** BEGIN **

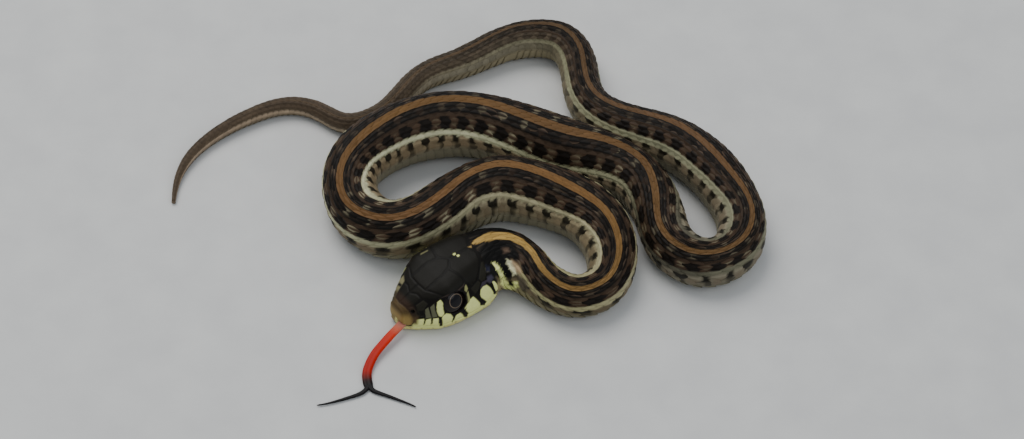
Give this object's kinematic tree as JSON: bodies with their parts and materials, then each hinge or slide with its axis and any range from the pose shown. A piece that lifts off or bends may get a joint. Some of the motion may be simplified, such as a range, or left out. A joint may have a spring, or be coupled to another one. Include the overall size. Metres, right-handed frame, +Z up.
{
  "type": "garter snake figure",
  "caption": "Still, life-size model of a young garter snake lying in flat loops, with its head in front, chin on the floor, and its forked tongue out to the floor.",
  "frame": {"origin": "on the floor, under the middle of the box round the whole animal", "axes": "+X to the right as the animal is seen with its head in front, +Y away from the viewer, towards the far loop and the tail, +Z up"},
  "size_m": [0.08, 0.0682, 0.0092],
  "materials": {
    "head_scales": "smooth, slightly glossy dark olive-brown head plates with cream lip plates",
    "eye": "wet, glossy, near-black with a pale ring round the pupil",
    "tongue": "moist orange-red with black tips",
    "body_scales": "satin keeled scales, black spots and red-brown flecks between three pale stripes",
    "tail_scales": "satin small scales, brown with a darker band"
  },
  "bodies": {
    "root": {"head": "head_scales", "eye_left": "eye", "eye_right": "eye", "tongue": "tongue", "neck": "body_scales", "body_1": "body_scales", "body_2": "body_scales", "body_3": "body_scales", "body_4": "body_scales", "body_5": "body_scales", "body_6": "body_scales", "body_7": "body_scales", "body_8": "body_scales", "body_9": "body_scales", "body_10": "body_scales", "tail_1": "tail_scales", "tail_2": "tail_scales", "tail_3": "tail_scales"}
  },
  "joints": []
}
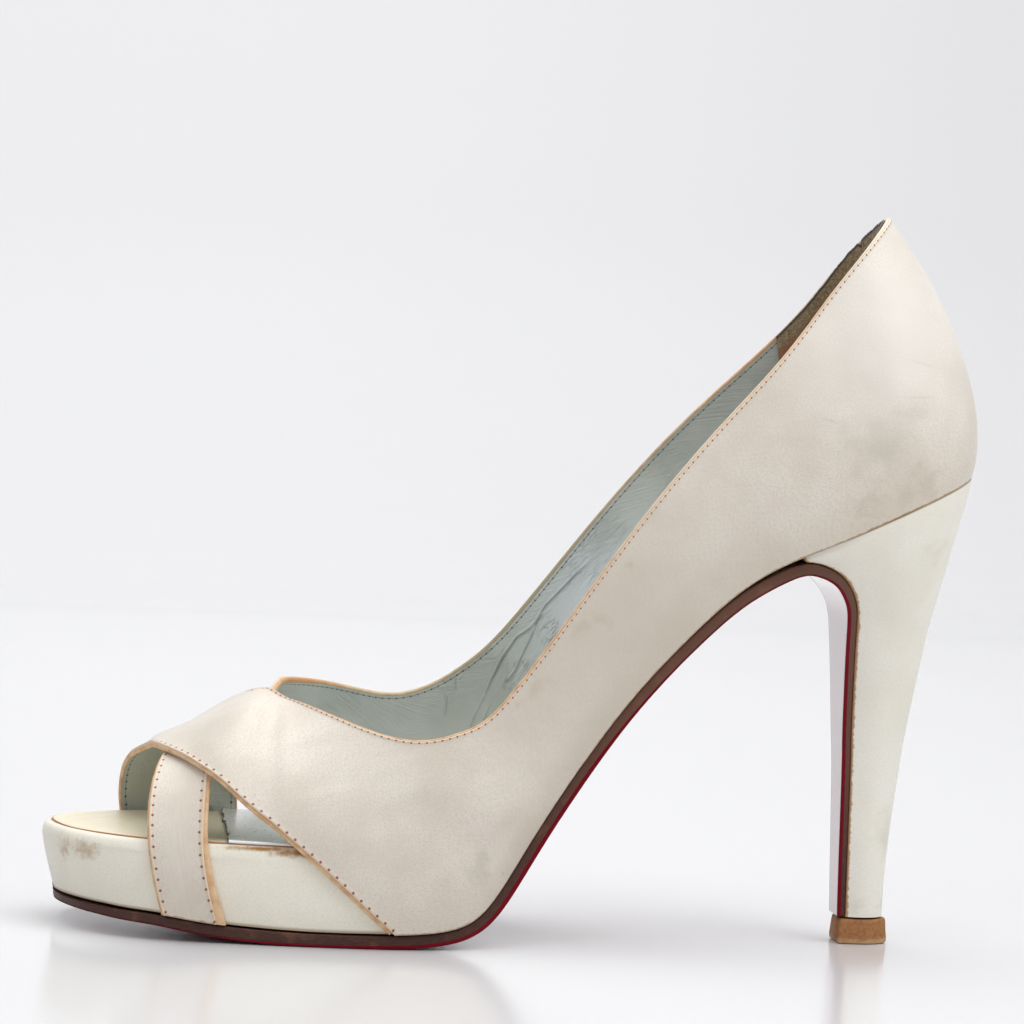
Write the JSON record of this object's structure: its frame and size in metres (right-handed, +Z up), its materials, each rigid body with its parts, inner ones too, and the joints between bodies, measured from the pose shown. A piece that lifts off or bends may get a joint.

** END **

◆ WHAT YOU ARE ASKED TO DO ◆
Quote every record above exactly.

◆ FULL RESPONSE ◆
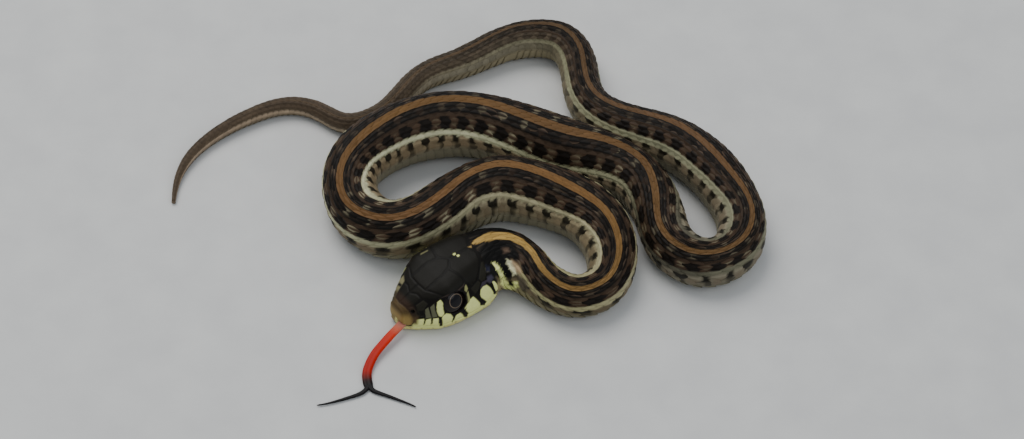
Give this object's kinematic tree as JSON: bodies with their parts and materials, then each hinge or slide with its axis and any range from the pose shown. A piece that lifts off or bends may get a joint. Some of the motion may be simplified, such as a range, or left out. A joint may have a spring, or be coupled to another one. Include the overall size. Metres, right-handed frame, +Z up.
{
  "type": "garter snake figure",
  "caption": "Still, life-size model of a young garter snake lying in flat loops, with its head in front, chin on the floor, and its forked tongue out to the floor.",
  "frame": {"origin": "on the floor, under the middle of the box round the whole animal", "axes": "+X to the right as the animal is seen with its head in front, +Y away from the viewer, towards the far loop and the tail, +Z up"},
  "size_m": [0.08, 0.0682, 0.0092],
  "materials": {
    "head_scales": "smooth, slightly glossy dark olive-brown head plates with cream lip plates",
    "eye": "wet, glossy, near-black with a pale ring round the pupil",
    "tongue": "moist orange-red with black tips",
    "body_scales": "satin keeled scales, black spots and red-brown flecks between three pale stripes",
    "tail_scales": "satin small scales, brown with a darker band"
  },
  "bodies": {
    "root": {"head": "head_scales", "eye_left": "eye", "eye_right": "eye", "tongue": "tongue", "neck": "body_scales", "body_1": "body_scales", "body_2": "body_scales", "body_3": "body_scales", "body_4": "body_scales", "body_5": "body_scales", "body_6": "body_scales", "body_7": "body_scales", "body_8": "body_scales", "body_9": "body_scales", "body_10": "body_scales", "tail_1": "tail_scales", "tail_2": "tail_scales", "tail_3": "tail_scales"}
  },
  "joints": []
}
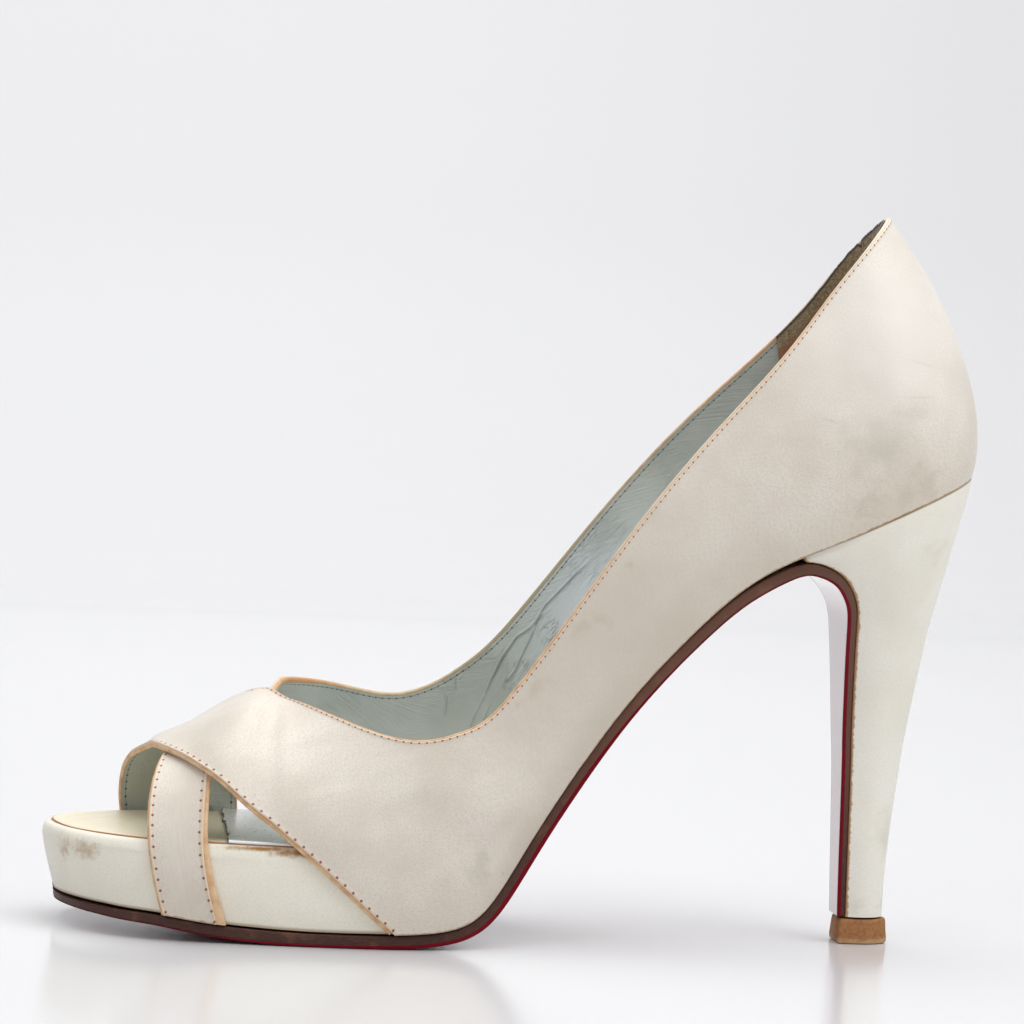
Write the JSON record of this object's structure: its frame and size in metres (right-handed, +Z up), its materials, each rigid body with its parts, inner ones too, and the joints between bodies, measured from the pose shown. A piece that lifts off or bends may get a joint.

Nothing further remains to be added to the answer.